With two test pilots gathering information you start to get an interesting indication of what level of information can be gathered. Both Vesa and I easily identified the best skis by feel - in other words, the skis that feel fast have the best times around the course. And we’re identifying the same skis, for sure. However, at a more subtle level, individual preferences emerge. In two testing sessions I have identified the same pair of skis as being really fast under foot, but questionable climbing, while Vesa has found it good all-around. On the course our times and efforts bear-out our subjective assessment of the skis. On a climb lasting a little over a minute, that pair gave away 10 seconds to the best pair on my feet (a big surprise that the number was so large) while it was equal with the best for Vesa.

The biggest surprise from this type of testing, over the course of the season, has been the size of the margins. Anybody who is testing skate skis seriously understands that half-weight glide characteristics (what gets measured in a glide-out or speed trap) are not as important as the skiing speed of the skis. People describe this in different ways, but the bottom line is universal acceptance that you’ve got to ski the skis for feel. What is surprising is how large a difference we might be feeling in climbing speed. Left to my own devices I might pick that pair that feels really free under foot, figuring that climbing depends more on effort than skis. Every test I’ve run suggests that such an approach is a bad idea.

So, what good is a speed trap? Well, when you’re isolating other variables - like wax or grinds - on a well matched test fleet, then the speed trap can tell you a great deal. However, there remains the concern of testing climbing performance in addition to half-weight speed. It’s just that, in the case of base treatments as opposed to ski construction, there is tighter correlation between downhill performance and uphill performance. Also, the speed trap is a great tool for initial evaluations of a lot of skis. The best pair I’ve got in soft wet conditions is one that “flunked out” of my test fleet by consistently testing faster than the rest of the fleet by a significant margin. That alone wasn’t enough to make it a race ski rather than a test ski, but it subsequently tested well in certain conditions (softer snow and higher moisture) against proven race skis in climbing and skiing tests.

All of this has clear implications regarding ski testing and selection. It would be nice to believe that it’s possible to unerringly select great skis using a flex testing procedure, or even your hands. I’ve seen plenty of athletes with a lot of faith in their skis simply because some great ski service guy has had their hands on them. I hope that the selection process I’ve used has given customers confidence in the skis I’ve picked as well. Certainly, I’ll stand behind the process I use, and I know that it identifies a broad range of “good” skis and generally rules out “bad” skis. But it’s important for everybody to realize that nobody can unerringly pick great skis. Sometimes you get lucky, but at the highest levels it’s mostly a question of doing the work and putting skis on snow.

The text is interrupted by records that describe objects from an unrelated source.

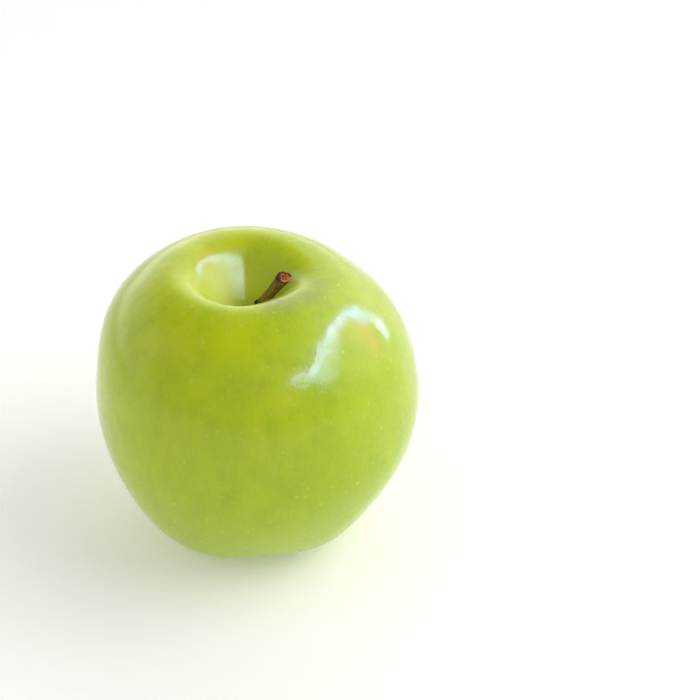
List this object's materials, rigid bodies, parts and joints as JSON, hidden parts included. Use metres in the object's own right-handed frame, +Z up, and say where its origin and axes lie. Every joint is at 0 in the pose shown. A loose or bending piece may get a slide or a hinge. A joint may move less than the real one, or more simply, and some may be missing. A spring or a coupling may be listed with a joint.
{
  "type": "apple",
  "caption": "Whole green eating apple with a deep stem cavity, a short leaning stem and a dried calyx in the basin underneath; it stands upright on its knobbed foot.",
  "frame": {"origin": "middle of the box at the height of the surface that the apple stands on", "axes": "+Z up along the core, towards the stem; -Y is the front, the side that the picture looks at; the stem leans towards +X"},
  "size_m": [0.0796, 0.0793, 0.0732],
  "materials": {
    "skin": "waxy, glossy green fruit skin",
    "stem_bark": "dry, matt olive-brown bark",
    "calyx_leaf": "dry, matt brown sepals"
  },
  "bodies": {
    "root": {"apple_body": "skin", "stem": "stem_bark", "calyx": "calyx_leaf"}
  },
  "joints": []
}
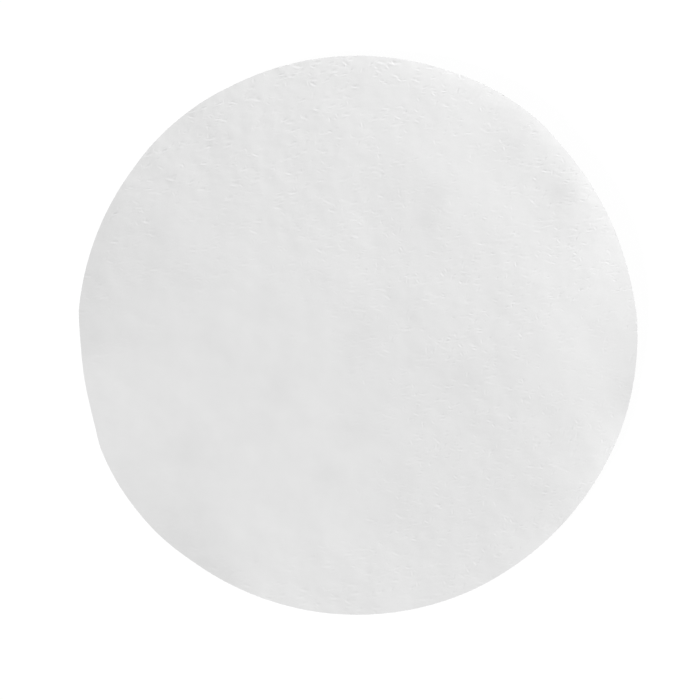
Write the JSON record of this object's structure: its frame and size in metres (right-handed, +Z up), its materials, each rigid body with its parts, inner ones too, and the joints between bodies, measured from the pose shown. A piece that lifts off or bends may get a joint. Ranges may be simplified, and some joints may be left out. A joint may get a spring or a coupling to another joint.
{
  "type": "filter paper disc",
  "caption": "Round disc of white creped filter paper, a porous sheet that lies in a funnel and holds solids back while liquid runs through.",
  "frame": {"origin": "centre of the disc, on the plane that its flat middle lies on", "axes": "+Z up, square to the flat middle of the sheet; +X and +Y in the plane of the sheet, with +Y up the face as it is seen from above"},
  "size_m": [0.11, 0.11, 0.003],
  "materials": {
    "filter_paper": "matte, finely creped"
  },
  "bodies": {
    "root": {"paper_disc": "filter_paper"}
  },
  "joints": []
}
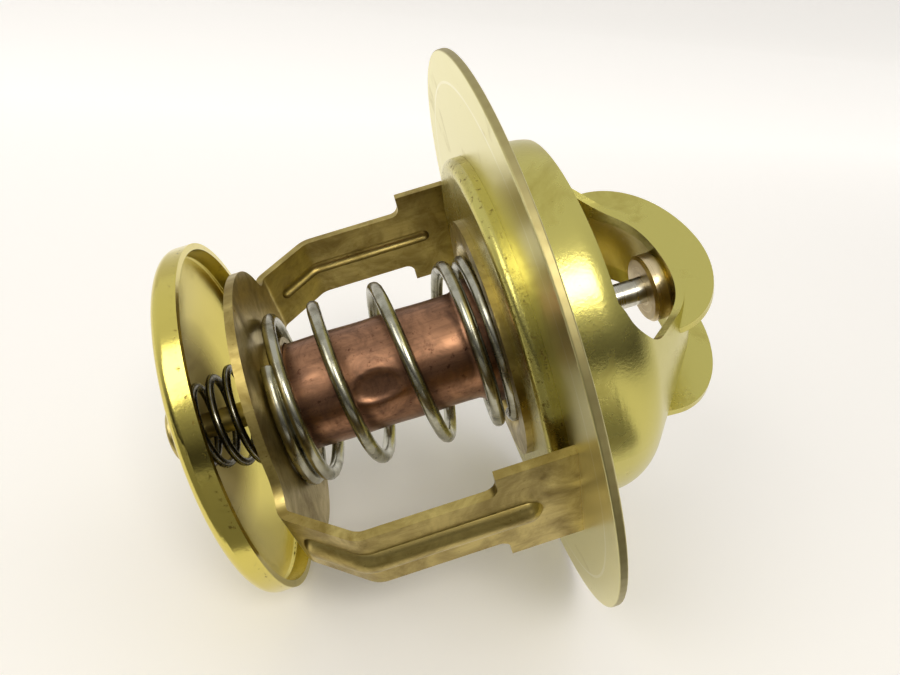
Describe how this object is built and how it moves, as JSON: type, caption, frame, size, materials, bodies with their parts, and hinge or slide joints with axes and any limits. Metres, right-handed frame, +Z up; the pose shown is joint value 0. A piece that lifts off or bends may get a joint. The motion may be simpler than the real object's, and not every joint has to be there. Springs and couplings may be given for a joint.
{
  "type": "engine thermostat",
  "caption": "Engine thermostat with a round flange, domed strap, stirrup frame, wax element in a copper cup, sprung main valve and sprung bypass valve.",
  "frame": {"origin": "on the floor, below the middle of the whole part as it lies", "axes": "+Z is up. The wax element's axis lies in the XZ plane and rises towards +X, where the strap is; the bypass valve is at the -X end. Y runs across, and the near leg is on the -Y side."},
  "size_m": [0.053, 0.054, 0.051],
  "materials": {
    "bright_brass": "bright drawn sheet, light scratches",
    "worn_brass": "dull sheet with brown stains",
    "copper_cup": "copper, dull pink brown",
    "turned_brass": "turned, satin",
    "spring_steel": "bright drawn wire",
    "pin_steel": "ground, satin",
    "seal_rubber": "matt black",
    "disc_plastic": "smooth, white",
    "wax": "wax with copper powder"
  },
  "bodies": {
    "frame_body": {"flange": "bright_brass", "bridge_cap": "bright_brass", "lower_frame": "worn_brass", "pin_hub": "pin_steel", "piston_pin": "pin_steel", "main_spring": "spring_steel"},
    "main_valve": {"valve_plate": "worn_brass", "plate_retainer": "turned_brass", "element_guide": "turned_brass", "guide_seal": "seal_rubber", "piston_disc": "disc_plastic", "piston_plug": "seal_rubber", "diaphragm": "seal_rubber", "wax_charge": "wax", "wax_cup": "copper_cup", "spring_washer": "turned_brass", "bypass_stem": "turned_brass", "bypass_spring": "spring_steel"},
    "bypass_dish": {"bypass_valve": "bright_brass"}
  },
  "joints": [
    {"name": "valve_lift", "type": "slide", "parent": "frame_body", "child": "main_valve", "axis": [-0.9422, 0, -0.3352], "range_m": [0, 0.008], "stiffness_N_per_m": 2500, "deforming": ["main_spring"]},
    {"name": "bypass_lift", "type": "slide", "parent": "main_valve", "child": "bypass_dish", "axis": [0.9422, 0, 0.3352], "range_m": [0, 0.0025], "stiffness_N_per_m": 1500, "deforming": ["bypass_spring"]}
  ]
}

“Fleet evaluation” is one service that I’ve offered for quite a long time. This can mean different things for different people. Often it’s simply a question of doing flex evaluations on skis and confirming that some of them are just plain wrong or bad. The most powerful version of fleet evaluation is when you run flex evaluations on all the skis, and then zero-grind them - put the same structure on all the pairs and start skiing them on the snow. I’ve done this with a number of athletes in the past couple of years, and it’s always been very fruitful. This year’s most notable success came with Graham Nishikawa’s fleet. He came to town about a week prior to Canadian Nationals, and we went through the whole process with both skate and classic skis. Graham had been frustrated for much of the season - his standby skis weren’t getting the job done the way they used to, and he didn’t have enough of a handle on his newer stuff to have confidence. The big surprise came from his skate fleet, as his newest pair of skis won testing over several successive days, against all expectation. He used that pair (reground for the conditions) in the 15K skate where good skis contributed to a really strong second place finish behind Ivan Babikov. Without going through the fleet testing process it’s likely that those skis would have stayed in the bag for the whole week.

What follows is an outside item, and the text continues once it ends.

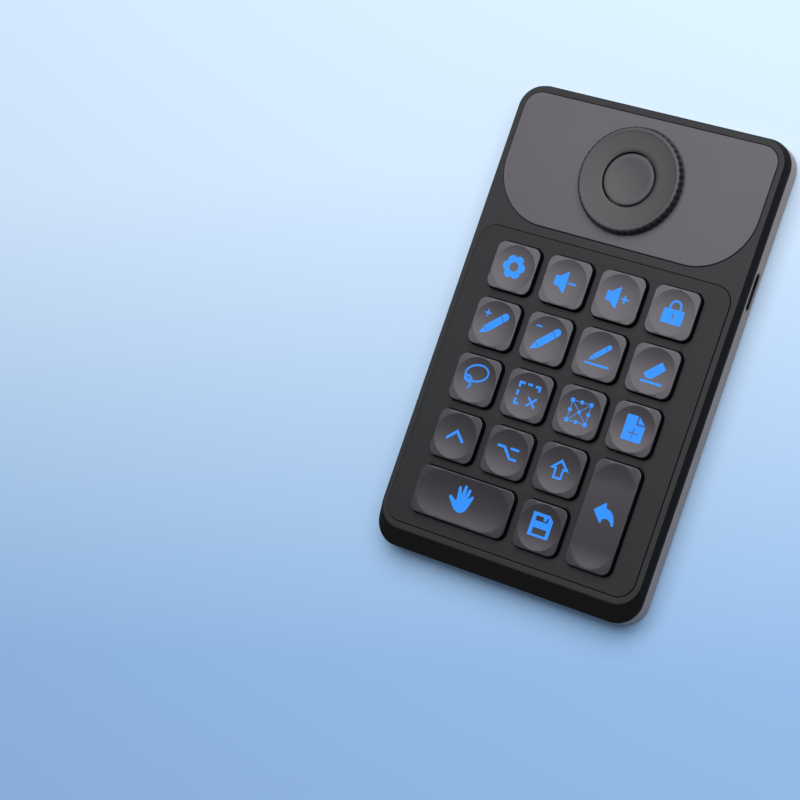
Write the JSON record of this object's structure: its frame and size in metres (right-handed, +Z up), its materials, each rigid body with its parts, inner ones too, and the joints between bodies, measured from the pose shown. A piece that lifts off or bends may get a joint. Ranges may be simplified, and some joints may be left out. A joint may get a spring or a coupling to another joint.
{
  "type": "macro keypad",
  "caption": "Slim desk keypad with dished square keys, a wide key and a tall key, a push-button dial on an inset panel, and a slide switch in the side wall.",
  "frame": {"origin": "on the desk, under the middle of the case", "axes": "+X to the right, +Y from the wide key towards the dial, +Z up"},
  "size_m": [0.0882, 0.145, 0.0125],
  "materials": {
    "grey_case_plastic": "moulded ABS, fine satin texture, grey",
    "black_case_plastic": "moulded ABS, fine satin texture, black",
    "plate_plastic": "moulded ABS plate, fine matt texture, charcoal",
    "panel_plastic": "moulded ABS plate, satin, mid grey",
    "guide_plastic": "moulded acetal, black",
    "dome_silicone": "moulded silicone rubber, translucent grey",
    "board_laminate": "glass-epoxy laminate with green solder mask",
    "chip_resin": "black moulding resin",
    "battery_foil": "aluminium laminate pouch",
    "lead_plastic": "PVC insulated wire",
    "foam": "closed-cell foam",
    "plated_steel": "nickel-plated steel",
    "switch_plastic": "moulded PBT, black",
    "slider_plastic": "moulded ABS, black",
    "screw_steel": "black zinc-plated steel",
    "foot_rubber": "moulded silicone rubber, black",
    "rotor_plastic": "moulded acetal, natural",
    "dial_plastic": "moulded ABS, satin black",
    "button_plastic": "moulded ABS, satin charcoal",
    "keycap_plastic": "moulded ABS, satin, dark grey with printed blue symbols"
  },
  "bodies": {
    "case": {"bottom_case": "grey_case_plastic", "top_case": "black_case_plastic", "key_plate": "plate_plastic", "dial_panel": "panel_plastic", "guide_frame": "guide_plastic", "dome_mat": "dome_silicone", "circuit_board": "board_laminate", "board_chips": "chip_resin", "battery": "battery_foil", "battery_lead": "lead_plastic", "battery_pad": "foam", "charging_socket": "plated_steel", "switch_body": "switch_plastic", "slot_bezel": "slider_plastic", "encoder_base": "switch_plastic", "push_switch": "switch_plastic", "case_screws": "screw_steel", "board_screws": "plated_steel", "foot_strips": "foot_rubber"},
    "dial": {"dial": "dial_plastic", "encoder_rotor": "rotor_plastic"},
    "dial_button": {"dial_button": "button_plastic", "switch_plunger": "rotor_plastic"},
    "power_slider": {"power_slider": "slider_plastic", "switch_lever": "rotor_plastic"},
    "key_settings": {"keycap_settings": "keycap_plastic"},
    "key_volume_down": {"keycap_volume_down": "keycap_plastic"},
    "key_volume_up": {"keycap_volume_up": "keycap_plastic"},
    "key_lock": {"keycap_lock": "keycap_plastic"},
    "key_brush_larger": {"keycap_brush_larger": "keycap_plastic"},
    "key_brush_smaller": {"keycap_brush_smaller": "keycap_plastic"},
    "key_pen": {"keycap_pen": "keycap_plastic"},
    "key_eraser": {"keycap_eraser": "keycap_plastic"},
    "key_lasso": {"keycap_lasso": "keycap_plastic"},
    "key_deselect": {"keycap_deselect": "keycap_plastic"},
    "key_transform": {"keycap_transform": "keycap_plastic"},
    "key_new_page": {"keycap_new_page": "keycap_plastic"},
    "key_control": {"keycap_control": "keycap_plastic"},
    "key_alternate": {"keycap_alternate": "keycap_plastic"},
    "key_shift": {"keycap_shift": "keycap_plastic"},
    "key_undo": {"keycap_undo": "keycap_plastic"},
    "key_hand": {"keycap_hand": "keycap_plastic"},
    "key_save": {"keycap_save": "keycap_plastic"}
  },
  "joints": [
    {"name": "key_settings_press", "type": "slide", "parent": "case", "child": "key_settings", "axis": [0, 0, -1], "range_m": [0, 0.0015], "stiffness_N_per_m": 200, "springref_m": -0.00125, "deforming": ["dome_mat"]},
    {"name": "key_volume_down_press", "type": "slide", "parent": "case", "child": "key_volume_down", "axis": [0, 0, -1], "range_m": [0, 0.0015], "stiffness_N_per_m": 200, "springref_m": -0.00125, "deforming": ["dome_mat"]},
    {"name": "key_volume_up_press", "type": "slide", "parent": "case", "child": "key_volume_up", "axis": [0, 0, -1], "range_m": [0, 0.0015], "stiffness_N_per_m": 200, "springref_m": -0.00125, "deforming": ["dome_mat"]},
    {"name": "key_lock_press", "type": "slide", "parent": "case", "child": "key_lock", "axis": [0, 0, -1], "range_m": [0, 0.0015], "stiffness_N_per_m": 200, "springref_m": -0.00125, "deforming": ["dome_mat"]},
    {"name": "key_brush_larger_press", "type": "slide", "parent": "case", "child": "key_brush_larger", "axis": [0, 0, -1], "range_m": [0, 0.0015], "stiffness_N_per_m": 200, "springref_m": -0.00125, "deforming": ["dome_mat"]},
    {"name": "key_brush_smaller_press", "type": "slide", "parent": "case", "child": "key_brush_smaller", "axis": [0, 0, -1], "range_m": [0, 0.0015], "stiffness_N_per_m": 200, "springref_m": -0.00125, "deforming": ["dome_mat"]},
    {"name": "key_pen_press", "type": "slide", "parent": "case", "child": "key_pen", "axis": [0, 0, -1], "range_m": [0, 0.0015], "stiffness_N_per_m": 200, "springref_m": -0.00125, "deforming": ["dome_mat"]},
    {"name": "key_eraser_press", "type": "slide", "parent": "case", "child": "key_eraser", "axis": [0, 0, -1], "range_m": [0, 0.0015], "stiffness_N_per_m": 200, "springref_m": -0.00125, "deforming": ["dome_mat"]},
    {"name": "key_lasso_press", "type": "slide", "parent": "case", "child": "key_lasso", "axis": [0, 0, -1], "range_m": [0, 0.0015], "stiffness_N_per_m": 200, "springref_m": -0.00125, "deforming": ["dome_mat"]},
    {"name": "key_deselect_press", "type": "slide", "parent": "case", "child": "key_deselect", "axis": [0, 0, -1], "range_m": [0, 0.0015], "stiffness_N_per_m": 200, "springref_m": -0.00125, "deforming": ["dome_mat"]},
    {"name": "key_transform_press", "type": "slide", "parent": "case", "child": "key_transform", "axis": [0, 0, -1], "range_m": [0, 0.0015], "stiffness_N_per_m": 200, "springref_m": -0.00125, "deforming": ["dome_mat"]},
    {"name": "key_new_page_press", "type": "slide", "parent": "case", "child": "key_new_page", "axis": [0, 0, -1], "range_m": [0, 0.0015], "stiffness_N_per_m": 200, "springref_m": -0.00125, "deforming": ["dome_mat"]},
    {"name": "key_control_press", "type": "slide", "parent": "case", "child": "key_control", "axis": [0, 0, -1], "range_m": [0, 0.0015], "stiffness_N_per_m": 200, "springref_m": -0.00125, "deforming": ["dome_mat"]},
    {"name": "key_alternate_press", "type": "slide", "parent": "case", "child": "key_alternate", "axis": [0, 0, -1], "range_m": [0, 0.0015], "stiffness_N_per_m": 200, "springref_m": -0.00125, "deforming": ["dome_mat"]},
    {"name": "key_shift_press", "type": "slide", "parent": "case", "child": "key_shift", "axis": [0, 0, -1], "range_m": [0, 0.0015], "stiffness_N_per_m": 200, "springref_m": -0.00125, "deforming": ["dome_mat"]},
    {"name": "key_undo_press", "type": "slide", "parent": "case", "child": "key_undo", "axis": [0, 0, -1], "range_m": [0, 0.0015], "stiffness_N_per_m": 200, "springref_m": -0.00125, "deforming": ["dome_mat"]},
    {"name": "key_hand_press", "type": "slide", "parent": "case", "child": "key_hand", "axis": [0, 0, -1], "range_m": [0, 0.0015], "stiffness_N_per_m": 200, "springref_m": -0.00125, "deforming": ["dome_mat"]},
    {"name": "key_save_press", "type": "slide", "parent": "case", "child": "key_save", "axis": [0, 0, -1], "range_m": [0, 0.0015], "stiffness_N_per_m": 200, "springref_m": -0.00125, "deforming": ["dome_mat"]},
    {"name": "dial_turn", "type": "hinge", "parent": "case", "child": "dial", "pos_m": [0, 0.05017, 0.0096], "axis": [0, 0, 1], "continuous": true},
    {"name": "dial_button_press", "type": "slide", "parent": "case", "child": "dial_button", "axis": [0, 0, -1], "range_m": [0, 0.0005], "stiffness_N_per_m": 800, "springref_m": -0.001},
    {"name": "power_slide", "type": "slide", "parent": "case", "child": "power_slider", "axis": [0, 1, 0], "range_m": [0, 0.003]}
  ]
}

Tags: Callaghan · General News · Testing

5 responses so far ↓

  • 1 dumb but creative // Apr 24, 2008 at 5:01 pm

    Zach, why not put on a backpack full of rocks to go through the speed trap and test skate skis at “full weight”? I wonder how that would affect results?

    thanks.

  • 2 Charlie Anderson // Apr 25, 2008 at 8:01 am

    Zach, how close are the test pilots in weight to the skier (in this case Vesa) and how much does that affect the results?

  • 3 Zach Caldwell // Apr 25, 2008 at 1:04 pm

    Eli - The rocks idea is, indeed, creative. I’m not sure I like the idea of carrying myself in deadweight up the hill that many times. I wore the GPS on one day of testing and logged something like 20KM up and down the hill running skis through the speed trap. Also, the skiing performance of skate skis relates to more than just full-weight running characteristics - it relates to dynamic rather than static loads, camber response and energy return.

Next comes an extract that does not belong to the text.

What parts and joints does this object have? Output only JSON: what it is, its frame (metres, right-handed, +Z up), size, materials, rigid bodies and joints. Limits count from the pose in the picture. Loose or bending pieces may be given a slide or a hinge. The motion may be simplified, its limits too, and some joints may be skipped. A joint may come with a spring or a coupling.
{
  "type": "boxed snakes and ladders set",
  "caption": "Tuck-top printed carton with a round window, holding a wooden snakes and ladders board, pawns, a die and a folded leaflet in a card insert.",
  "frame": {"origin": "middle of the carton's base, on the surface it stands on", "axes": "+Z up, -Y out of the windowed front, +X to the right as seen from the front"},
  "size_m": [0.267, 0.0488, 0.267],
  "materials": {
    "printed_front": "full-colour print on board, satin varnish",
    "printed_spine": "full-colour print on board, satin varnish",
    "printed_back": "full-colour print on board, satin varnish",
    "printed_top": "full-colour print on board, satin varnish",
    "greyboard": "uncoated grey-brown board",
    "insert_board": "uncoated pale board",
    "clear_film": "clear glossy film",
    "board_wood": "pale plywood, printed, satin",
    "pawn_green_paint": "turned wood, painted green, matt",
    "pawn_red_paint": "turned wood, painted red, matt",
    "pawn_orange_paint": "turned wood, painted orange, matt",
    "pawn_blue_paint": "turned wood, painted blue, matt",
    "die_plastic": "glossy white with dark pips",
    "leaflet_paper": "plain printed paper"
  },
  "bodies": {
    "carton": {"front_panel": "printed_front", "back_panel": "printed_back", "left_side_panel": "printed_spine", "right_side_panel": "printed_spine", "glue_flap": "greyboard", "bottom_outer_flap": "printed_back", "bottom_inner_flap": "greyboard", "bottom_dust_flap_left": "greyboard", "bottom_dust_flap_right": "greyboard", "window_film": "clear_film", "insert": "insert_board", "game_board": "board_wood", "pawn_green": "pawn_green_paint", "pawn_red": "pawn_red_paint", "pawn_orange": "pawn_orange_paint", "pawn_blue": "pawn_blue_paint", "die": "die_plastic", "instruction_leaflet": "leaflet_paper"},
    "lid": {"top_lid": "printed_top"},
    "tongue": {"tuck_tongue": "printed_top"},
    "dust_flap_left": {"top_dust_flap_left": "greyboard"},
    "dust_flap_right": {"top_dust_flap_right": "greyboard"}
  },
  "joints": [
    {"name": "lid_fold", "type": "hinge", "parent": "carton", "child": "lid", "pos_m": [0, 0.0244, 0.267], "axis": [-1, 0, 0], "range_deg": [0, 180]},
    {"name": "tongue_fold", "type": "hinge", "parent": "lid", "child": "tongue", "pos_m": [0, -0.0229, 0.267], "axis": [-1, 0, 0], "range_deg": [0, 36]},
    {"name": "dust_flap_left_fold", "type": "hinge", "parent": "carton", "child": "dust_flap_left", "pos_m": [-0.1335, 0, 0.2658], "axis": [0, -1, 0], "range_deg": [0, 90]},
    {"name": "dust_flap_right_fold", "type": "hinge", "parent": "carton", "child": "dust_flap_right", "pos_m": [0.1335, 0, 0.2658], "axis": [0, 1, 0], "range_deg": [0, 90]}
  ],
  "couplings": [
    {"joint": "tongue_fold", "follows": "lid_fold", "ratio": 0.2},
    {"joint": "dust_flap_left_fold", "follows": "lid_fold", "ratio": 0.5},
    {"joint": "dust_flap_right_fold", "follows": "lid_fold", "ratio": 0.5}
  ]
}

    Charlie - the weights are a bit different - I’m about 145 lbs and Vesa is about 160. In general, the “fit” of a ski is not as big an issue as the absolute quality of the ski. There are certainly exceptions. I’m not big enough to test skis well for the USST World Cup men, especially in cold, hard conditions. But I can get good data from the USST test fleet, and I can be an effective pilot for most middle-range guys in terms of weight and strength. Body weight must be kept in mind, but it’s not the biggest factor out there. Even for selecting skis for customers, I’m much more concerned with matching camber action and pressure distribution to the skier’s skiing style and target conditions, than try to “fit” the flex of the ski to the skier’s weight. This is part of the reason that you really can’t just take a formula based on a percent of body weight to select skis. It doesn’t work that way.

  • 4 Chris // Apr 26, 2008 at 3:18 pm

    145lbs Soaking wet!!!

  • 5 Joe Bouscaren // May 4, 2008 at 8:17 am

    In the past 2 years I have begun testing skate skis just prior to a race by skiing a 1-3 minute course at a moderate pace (self controlled effort with periodic HR checks to be sure I am being as consistent as possible).

    This allows full weight glide testing over various terrain and always seems to find me the best ski with good results.

    Even with the limitation of controlling effort subject to human error, I think this is the best method, especially when ski difference by feel is very close.